## Information supplied
————

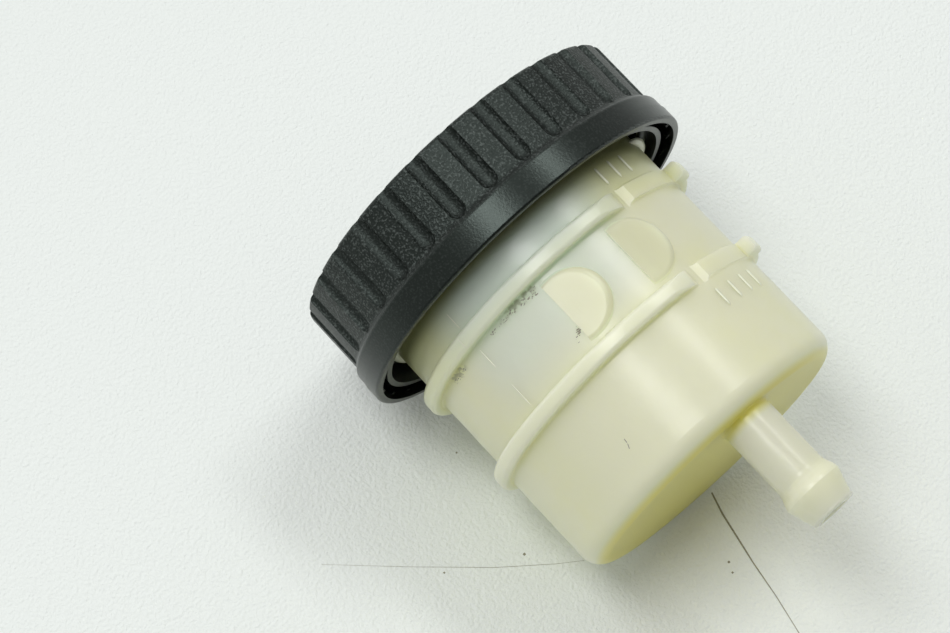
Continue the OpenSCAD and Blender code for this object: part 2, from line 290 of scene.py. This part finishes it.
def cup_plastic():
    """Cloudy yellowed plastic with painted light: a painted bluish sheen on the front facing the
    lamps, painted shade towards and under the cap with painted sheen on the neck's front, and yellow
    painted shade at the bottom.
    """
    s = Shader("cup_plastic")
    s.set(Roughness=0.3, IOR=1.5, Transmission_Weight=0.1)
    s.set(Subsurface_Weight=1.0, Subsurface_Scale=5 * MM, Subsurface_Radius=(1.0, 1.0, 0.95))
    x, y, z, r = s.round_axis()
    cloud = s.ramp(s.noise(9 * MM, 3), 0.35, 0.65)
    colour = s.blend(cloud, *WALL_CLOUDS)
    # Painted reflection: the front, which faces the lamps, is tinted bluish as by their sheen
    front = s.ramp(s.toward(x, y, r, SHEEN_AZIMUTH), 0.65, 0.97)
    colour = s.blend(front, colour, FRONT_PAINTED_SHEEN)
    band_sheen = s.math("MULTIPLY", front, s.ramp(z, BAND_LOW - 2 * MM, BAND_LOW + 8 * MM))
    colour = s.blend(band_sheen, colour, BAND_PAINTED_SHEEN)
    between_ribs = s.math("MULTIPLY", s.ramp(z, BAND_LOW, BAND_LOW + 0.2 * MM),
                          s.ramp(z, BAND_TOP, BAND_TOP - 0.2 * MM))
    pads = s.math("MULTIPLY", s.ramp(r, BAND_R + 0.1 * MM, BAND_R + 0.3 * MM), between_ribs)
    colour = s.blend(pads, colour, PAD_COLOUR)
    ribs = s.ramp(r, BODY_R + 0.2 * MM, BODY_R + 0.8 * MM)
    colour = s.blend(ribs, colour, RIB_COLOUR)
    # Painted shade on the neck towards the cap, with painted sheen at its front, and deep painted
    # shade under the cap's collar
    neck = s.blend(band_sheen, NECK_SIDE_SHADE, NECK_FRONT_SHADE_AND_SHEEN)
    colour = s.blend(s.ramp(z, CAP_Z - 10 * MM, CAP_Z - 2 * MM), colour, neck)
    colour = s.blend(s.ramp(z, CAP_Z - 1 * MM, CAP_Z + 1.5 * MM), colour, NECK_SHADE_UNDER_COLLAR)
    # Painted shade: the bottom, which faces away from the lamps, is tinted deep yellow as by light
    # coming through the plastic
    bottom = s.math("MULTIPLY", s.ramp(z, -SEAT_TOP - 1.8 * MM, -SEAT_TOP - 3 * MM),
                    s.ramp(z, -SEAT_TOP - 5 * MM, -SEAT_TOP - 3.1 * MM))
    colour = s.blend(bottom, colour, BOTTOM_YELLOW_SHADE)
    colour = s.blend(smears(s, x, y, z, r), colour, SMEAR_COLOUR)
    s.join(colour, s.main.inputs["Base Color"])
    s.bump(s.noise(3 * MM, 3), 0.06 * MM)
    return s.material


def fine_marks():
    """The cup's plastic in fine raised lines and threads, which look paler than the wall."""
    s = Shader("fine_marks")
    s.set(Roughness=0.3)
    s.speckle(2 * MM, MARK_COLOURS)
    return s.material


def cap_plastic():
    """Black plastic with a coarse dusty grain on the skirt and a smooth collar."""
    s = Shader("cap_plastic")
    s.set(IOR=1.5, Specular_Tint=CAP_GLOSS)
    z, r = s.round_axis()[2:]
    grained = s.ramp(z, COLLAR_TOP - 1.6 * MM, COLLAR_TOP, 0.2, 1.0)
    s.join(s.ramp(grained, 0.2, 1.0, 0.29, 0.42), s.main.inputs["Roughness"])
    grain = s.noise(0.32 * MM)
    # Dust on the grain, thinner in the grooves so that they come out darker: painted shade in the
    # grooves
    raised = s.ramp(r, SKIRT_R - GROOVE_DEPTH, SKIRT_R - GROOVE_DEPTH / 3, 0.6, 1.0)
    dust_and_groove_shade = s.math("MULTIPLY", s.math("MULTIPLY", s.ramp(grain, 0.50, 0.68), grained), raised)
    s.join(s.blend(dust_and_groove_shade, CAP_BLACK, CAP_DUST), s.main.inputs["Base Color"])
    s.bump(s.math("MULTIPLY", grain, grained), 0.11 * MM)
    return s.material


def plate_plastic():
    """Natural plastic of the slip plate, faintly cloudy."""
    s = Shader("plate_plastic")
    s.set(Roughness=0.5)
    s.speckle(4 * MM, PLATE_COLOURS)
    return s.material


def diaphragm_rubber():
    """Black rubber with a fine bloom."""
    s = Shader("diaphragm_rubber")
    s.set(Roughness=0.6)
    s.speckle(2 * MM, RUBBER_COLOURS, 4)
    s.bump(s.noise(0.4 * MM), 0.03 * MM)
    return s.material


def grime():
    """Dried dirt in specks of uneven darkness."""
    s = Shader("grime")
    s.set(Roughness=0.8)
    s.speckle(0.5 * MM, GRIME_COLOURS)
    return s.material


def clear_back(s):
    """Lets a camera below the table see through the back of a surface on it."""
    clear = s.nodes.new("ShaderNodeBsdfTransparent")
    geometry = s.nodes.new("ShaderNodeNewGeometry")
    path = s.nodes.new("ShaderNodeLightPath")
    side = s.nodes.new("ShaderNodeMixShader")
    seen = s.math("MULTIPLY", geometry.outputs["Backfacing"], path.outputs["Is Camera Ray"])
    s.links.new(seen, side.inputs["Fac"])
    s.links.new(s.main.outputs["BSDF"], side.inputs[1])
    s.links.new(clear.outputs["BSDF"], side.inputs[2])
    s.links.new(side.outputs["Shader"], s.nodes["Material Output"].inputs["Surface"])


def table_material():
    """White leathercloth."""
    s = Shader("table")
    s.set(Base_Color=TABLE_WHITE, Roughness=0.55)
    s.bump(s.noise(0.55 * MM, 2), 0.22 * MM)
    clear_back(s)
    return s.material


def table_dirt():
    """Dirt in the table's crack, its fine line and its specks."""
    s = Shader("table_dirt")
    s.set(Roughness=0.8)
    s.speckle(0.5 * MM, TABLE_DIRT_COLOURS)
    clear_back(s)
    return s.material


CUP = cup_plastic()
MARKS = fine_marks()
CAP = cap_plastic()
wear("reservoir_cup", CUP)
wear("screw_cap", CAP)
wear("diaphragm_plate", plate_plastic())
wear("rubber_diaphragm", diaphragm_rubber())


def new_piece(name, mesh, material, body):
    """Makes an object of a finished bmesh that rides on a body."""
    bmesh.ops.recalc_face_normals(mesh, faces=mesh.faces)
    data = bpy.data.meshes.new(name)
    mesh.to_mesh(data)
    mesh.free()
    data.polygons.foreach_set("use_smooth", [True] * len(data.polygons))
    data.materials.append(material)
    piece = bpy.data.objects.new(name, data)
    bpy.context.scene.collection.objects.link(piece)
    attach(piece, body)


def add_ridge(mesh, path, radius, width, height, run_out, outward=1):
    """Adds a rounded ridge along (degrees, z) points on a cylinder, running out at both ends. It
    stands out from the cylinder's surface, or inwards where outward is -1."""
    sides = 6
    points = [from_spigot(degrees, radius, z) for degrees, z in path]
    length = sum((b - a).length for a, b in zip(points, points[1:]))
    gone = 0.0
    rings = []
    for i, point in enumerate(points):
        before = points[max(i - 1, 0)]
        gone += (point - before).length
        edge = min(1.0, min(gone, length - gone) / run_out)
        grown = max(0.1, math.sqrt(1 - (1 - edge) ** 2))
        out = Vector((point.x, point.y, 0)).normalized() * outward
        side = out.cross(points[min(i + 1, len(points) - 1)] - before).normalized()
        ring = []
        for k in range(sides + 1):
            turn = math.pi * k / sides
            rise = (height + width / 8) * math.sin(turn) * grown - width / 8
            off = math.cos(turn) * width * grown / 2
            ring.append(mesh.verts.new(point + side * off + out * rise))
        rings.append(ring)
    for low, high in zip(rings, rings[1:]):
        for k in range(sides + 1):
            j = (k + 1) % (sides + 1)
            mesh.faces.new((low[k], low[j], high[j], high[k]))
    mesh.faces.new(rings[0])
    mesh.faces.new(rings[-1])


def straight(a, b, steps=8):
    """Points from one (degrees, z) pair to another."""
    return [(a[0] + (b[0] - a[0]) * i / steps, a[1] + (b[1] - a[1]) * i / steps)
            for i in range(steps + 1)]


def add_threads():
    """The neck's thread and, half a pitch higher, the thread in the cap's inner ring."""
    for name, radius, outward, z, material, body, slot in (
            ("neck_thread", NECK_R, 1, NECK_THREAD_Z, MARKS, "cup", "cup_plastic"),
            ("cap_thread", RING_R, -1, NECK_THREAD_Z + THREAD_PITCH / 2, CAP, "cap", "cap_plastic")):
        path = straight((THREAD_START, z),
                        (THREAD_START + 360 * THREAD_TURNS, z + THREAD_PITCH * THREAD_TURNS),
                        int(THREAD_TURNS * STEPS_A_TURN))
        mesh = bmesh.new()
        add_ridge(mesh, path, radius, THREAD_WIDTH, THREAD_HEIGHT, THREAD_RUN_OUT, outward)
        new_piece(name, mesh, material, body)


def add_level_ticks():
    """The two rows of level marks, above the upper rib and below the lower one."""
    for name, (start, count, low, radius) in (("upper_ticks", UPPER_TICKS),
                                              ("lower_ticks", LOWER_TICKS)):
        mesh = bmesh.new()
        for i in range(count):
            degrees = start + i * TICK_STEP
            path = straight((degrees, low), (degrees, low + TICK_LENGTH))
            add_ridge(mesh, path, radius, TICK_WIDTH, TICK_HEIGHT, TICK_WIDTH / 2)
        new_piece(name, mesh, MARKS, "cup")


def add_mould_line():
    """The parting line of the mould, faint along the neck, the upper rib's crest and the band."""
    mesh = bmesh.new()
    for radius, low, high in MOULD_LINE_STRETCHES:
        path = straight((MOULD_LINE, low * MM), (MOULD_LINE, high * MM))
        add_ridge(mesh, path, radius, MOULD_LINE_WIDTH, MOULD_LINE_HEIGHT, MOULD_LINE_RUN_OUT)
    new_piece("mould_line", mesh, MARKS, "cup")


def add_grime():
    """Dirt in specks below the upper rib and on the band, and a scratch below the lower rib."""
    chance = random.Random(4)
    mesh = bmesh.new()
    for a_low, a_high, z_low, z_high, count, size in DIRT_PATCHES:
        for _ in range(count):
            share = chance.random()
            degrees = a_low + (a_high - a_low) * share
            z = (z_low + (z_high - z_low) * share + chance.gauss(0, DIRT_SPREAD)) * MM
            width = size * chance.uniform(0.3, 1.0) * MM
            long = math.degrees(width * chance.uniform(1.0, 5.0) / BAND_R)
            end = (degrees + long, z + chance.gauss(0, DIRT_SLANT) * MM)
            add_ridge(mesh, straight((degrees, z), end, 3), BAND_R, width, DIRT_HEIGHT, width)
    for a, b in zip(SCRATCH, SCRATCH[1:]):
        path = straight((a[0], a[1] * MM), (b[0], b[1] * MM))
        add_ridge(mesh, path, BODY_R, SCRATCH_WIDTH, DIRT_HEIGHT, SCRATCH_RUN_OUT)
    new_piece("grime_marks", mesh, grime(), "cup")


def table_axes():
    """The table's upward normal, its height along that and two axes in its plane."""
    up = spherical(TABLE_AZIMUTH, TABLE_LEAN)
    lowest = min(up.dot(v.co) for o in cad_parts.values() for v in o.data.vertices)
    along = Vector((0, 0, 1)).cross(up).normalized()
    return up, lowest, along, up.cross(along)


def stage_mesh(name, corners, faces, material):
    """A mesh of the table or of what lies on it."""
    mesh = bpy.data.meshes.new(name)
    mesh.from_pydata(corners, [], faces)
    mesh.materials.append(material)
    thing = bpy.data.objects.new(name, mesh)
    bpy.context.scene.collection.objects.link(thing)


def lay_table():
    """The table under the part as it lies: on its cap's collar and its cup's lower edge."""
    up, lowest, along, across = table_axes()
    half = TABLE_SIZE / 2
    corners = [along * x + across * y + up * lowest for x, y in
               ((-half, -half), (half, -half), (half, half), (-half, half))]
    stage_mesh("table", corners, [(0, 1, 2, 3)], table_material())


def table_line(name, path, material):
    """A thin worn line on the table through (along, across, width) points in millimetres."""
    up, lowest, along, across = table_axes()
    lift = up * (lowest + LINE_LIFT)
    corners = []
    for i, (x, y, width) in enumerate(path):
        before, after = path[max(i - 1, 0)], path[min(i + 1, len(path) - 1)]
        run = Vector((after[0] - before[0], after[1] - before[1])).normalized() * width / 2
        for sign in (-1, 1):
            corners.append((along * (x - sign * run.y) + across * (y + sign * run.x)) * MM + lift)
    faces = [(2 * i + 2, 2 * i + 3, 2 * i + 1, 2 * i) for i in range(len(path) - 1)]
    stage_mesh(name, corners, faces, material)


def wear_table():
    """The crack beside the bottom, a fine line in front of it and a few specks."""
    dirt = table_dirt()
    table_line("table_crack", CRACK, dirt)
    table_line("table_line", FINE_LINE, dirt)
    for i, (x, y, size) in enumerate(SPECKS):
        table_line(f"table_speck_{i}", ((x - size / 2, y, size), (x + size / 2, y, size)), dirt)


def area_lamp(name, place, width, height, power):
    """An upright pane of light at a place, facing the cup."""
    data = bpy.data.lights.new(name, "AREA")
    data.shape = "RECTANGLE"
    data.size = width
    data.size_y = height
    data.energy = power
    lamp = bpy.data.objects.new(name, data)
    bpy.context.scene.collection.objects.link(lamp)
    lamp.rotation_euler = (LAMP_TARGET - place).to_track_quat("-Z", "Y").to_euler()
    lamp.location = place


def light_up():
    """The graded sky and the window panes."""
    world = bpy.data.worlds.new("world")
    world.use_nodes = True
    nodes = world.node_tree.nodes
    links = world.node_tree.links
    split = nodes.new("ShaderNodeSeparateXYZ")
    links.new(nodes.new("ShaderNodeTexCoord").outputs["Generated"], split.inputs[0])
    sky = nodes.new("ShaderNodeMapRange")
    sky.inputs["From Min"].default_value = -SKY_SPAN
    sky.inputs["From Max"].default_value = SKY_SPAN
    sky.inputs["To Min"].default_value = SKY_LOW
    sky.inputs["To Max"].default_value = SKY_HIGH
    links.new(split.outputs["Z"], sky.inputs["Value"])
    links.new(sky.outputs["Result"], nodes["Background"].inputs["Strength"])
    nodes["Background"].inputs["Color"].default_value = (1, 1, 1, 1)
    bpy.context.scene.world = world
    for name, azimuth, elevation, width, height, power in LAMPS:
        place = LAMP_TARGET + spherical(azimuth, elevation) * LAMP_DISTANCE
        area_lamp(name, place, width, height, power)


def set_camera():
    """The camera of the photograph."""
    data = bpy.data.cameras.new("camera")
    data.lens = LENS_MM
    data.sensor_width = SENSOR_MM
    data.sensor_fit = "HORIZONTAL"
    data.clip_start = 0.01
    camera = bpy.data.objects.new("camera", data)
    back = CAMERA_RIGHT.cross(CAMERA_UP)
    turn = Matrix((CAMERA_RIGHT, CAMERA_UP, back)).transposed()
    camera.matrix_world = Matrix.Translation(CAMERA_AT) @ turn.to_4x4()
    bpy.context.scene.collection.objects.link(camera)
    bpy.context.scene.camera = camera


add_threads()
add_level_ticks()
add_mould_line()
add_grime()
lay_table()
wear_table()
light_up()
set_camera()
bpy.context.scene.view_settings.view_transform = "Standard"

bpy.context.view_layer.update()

————

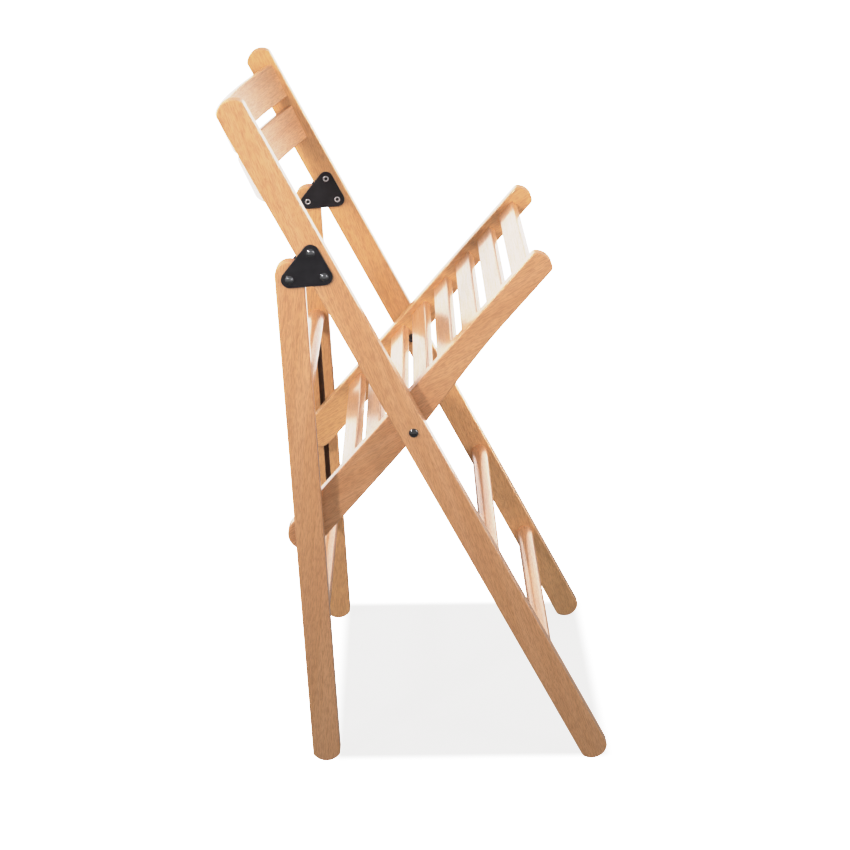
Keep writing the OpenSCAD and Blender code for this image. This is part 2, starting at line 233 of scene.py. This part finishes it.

————

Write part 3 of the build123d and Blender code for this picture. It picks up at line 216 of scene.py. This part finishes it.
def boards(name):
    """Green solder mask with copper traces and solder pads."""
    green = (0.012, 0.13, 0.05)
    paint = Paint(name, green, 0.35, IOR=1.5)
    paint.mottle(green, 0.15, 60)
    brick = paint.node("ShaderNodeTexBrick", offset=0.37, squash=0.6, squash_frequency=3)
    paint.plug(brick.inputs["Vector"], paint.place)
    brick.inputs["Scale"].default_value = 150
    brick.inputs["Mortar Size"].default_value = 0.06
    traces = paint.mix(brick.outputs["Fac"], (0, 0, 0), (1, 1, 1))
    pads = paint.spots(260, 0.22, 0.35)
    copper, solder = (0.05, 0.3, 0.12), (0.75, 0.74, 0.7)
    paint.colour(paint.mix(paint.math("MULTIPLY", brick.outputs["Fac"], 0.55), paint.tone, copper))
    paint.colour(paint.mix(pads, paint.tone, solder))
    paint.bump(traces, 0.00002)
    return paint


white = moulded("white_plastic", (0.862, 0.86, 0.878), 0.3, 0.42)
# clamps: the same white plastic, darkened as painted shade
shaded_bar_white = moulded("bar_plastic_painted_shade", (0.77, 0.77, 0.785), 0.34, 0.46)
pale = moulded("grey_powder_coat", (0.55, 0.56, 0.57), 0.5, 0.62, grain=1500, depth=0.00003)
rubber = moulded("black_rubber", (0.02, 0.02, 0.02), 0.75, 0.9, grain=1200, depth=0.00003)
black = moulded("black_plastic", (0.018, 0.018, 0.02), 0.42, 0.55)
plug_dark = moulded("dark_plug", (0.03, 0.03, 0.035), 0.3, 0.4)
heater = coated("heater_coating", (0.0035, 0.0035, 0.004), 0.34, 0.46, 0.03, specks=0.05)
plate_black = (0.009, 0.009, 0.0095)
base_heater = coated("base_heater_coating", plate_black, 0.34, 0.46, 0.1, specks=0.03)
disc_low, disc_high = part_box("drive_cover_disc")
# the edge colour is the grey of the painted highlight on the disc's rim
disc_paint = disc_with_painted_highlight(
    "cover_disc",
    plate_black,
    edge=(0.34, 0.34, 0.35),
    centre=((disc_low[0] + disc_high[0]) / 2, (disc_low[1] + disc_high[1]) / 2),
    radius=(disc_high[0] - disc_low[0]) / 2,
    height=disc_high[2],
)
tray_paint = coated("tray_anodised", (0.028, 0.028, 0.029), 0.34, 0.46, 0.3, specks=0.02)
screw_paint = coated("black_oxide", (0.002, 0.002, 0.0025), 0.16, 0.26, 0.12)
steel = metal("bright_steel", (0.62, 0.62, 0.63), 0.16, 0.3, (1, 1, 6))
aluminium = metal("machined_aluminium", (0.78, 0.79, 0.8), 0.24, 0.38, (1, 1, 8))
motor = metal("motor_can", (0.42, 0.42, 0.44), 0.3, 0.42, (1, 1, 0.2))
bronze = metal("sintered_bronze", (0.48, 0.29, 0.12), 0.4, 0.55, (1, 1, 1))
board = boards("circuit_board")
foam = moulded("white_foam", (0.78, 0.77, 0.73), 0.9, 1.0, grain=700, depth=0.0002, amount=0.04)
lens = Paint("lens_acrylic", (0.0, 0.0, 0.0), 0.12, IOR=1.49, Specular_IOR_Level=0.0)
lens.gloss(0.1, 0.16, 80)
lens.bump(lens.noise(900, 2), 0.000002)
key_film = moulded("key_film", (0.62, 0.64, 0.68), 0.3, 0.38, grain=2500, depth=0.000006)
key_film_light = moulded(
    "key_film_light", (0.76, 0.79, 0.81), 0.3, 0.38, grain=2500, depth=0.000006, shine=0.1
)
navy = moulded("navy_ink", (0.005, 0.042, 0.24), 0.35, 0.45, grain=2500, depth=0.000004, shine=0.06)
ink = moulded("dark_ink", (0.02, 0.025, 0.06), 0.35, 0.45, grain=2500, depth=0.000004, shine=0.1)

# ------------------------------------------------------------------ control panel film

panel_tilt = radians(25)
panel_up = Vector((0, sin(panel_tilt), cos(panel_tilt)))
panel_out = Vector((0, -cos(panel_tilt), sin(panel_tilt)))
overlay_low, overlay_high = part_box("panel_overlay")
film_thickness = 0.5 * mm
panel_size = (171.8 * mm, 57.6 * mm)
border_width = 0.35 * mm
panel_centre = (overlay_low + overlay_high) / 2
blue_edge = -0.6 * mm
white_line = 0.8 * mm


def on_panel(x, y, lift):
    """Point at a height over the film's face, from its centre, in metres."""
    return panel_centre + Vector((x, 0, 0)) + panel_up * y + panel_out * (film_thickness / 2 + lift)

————

Scan the lines above for "finishes", then copy every one that has it.

## Exercise solution
Continue the OpenSCAD and Blender code for this object: part 2, from line 290 of scene.py. This part finishes it.
Keep writing the OpenSCAD and Blender code for this image. This is part 2, starting at line 233 of scene.py. This part finishes it.
Write part 3 of the build123d and Blender code for this picture. It picks up at line 216 of scene.py. This part finishes it.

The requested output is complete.